Statistics sited in the article demonstrate the extent of the problem. The data shows that the victims of trafficking originate from 127 mainly developing countries, use approximately 98 countries as transit points and end up in 137 destination countries, mostly in the industrialized world.
As a lover of truth and a diplomat with high level of integrity the Ambassador admits that his own country, Greece, is no exception to this assault on human dignity. As he put it: “Situated in the midst of a region that erupted in the 1990s, sending forth a huge influx of refugees, (Greece) a country of 10 million people received more than 1 million immigrants, a 10 percent increase of its population in less than a decade, a huge demographic change that brought the phenomenon of human trafficking.”
Looking back to the early days of the problem Mr. Mallias recalls that the Greek authorities attempted to contain the flow of trafficked persons by increasing border patrols and implementing a variety of other measures, which proved futile. One of the measures provided for the punishment of the victims but that was short lived because the authorities soon realized that in addition to being ineffective the practice was also unfair for the victims.
The Ambassador remembers that Greece’s experts at that point stopped and looked at their own backyard. After a thorough examination of the situation they proclaimed: “If we can not change the world, we will at least change ourselves.” New laws were then enacted aiming at the protection of the victims and the curbing of the demand for their services. For example, article 323 of Law 3064 provides that “those who knowingly accept the services of a victim of trafficking” are prosecuted and sentenced to prison.

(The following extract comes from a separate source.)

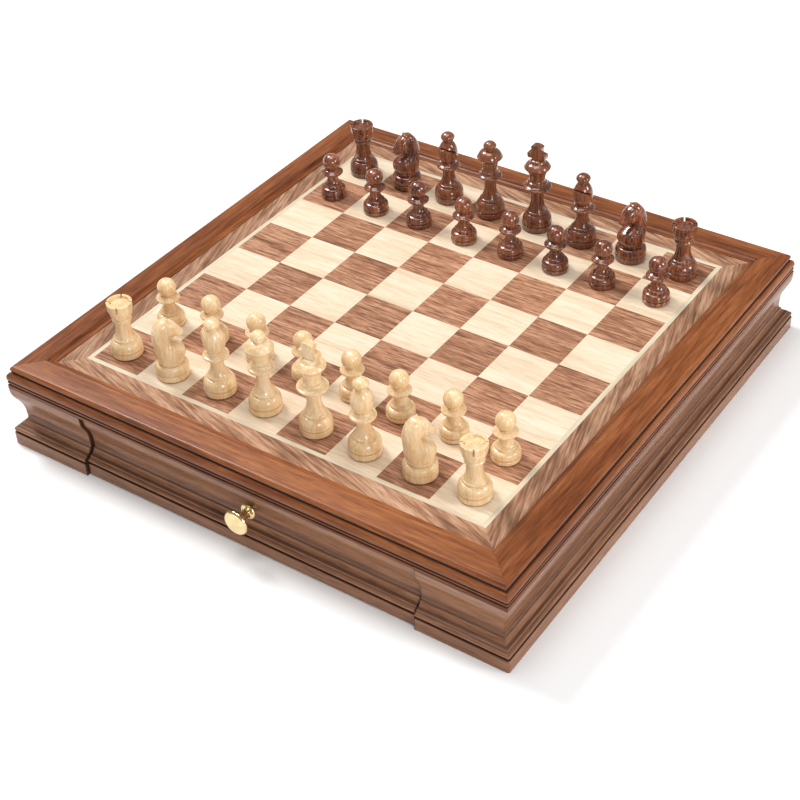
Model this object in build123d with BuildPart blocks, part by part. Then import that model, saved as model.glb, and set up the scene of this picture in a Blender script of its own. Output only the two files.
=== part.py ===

At the same time, according to the same source, information campaigns started in Greece, which “aim at public awareness and encourage individual citizens to face their moral responsibility, sensitizing them to challenge and eradicate the stigma often attached to victims of trafficking, a stigma that further compounds the intense trauma they suffer.”
Coincidentally, a day after the publication of the Greek Ambassador’s article in the Washington Times, the State Department, as mandated by the Victims of Trafficking and Violence Protection Act of 2000, issued its Trafficking in Persons Report for 2007. The findings of the report appear to support those outlined in the article. According to the State Department: “Greece does not fully comply with the minimum standards for the elimination of trafficking, however it is making significant efforts to do so…The Greek government has significantly increased trafficking investigations, prosecutions and convictions.”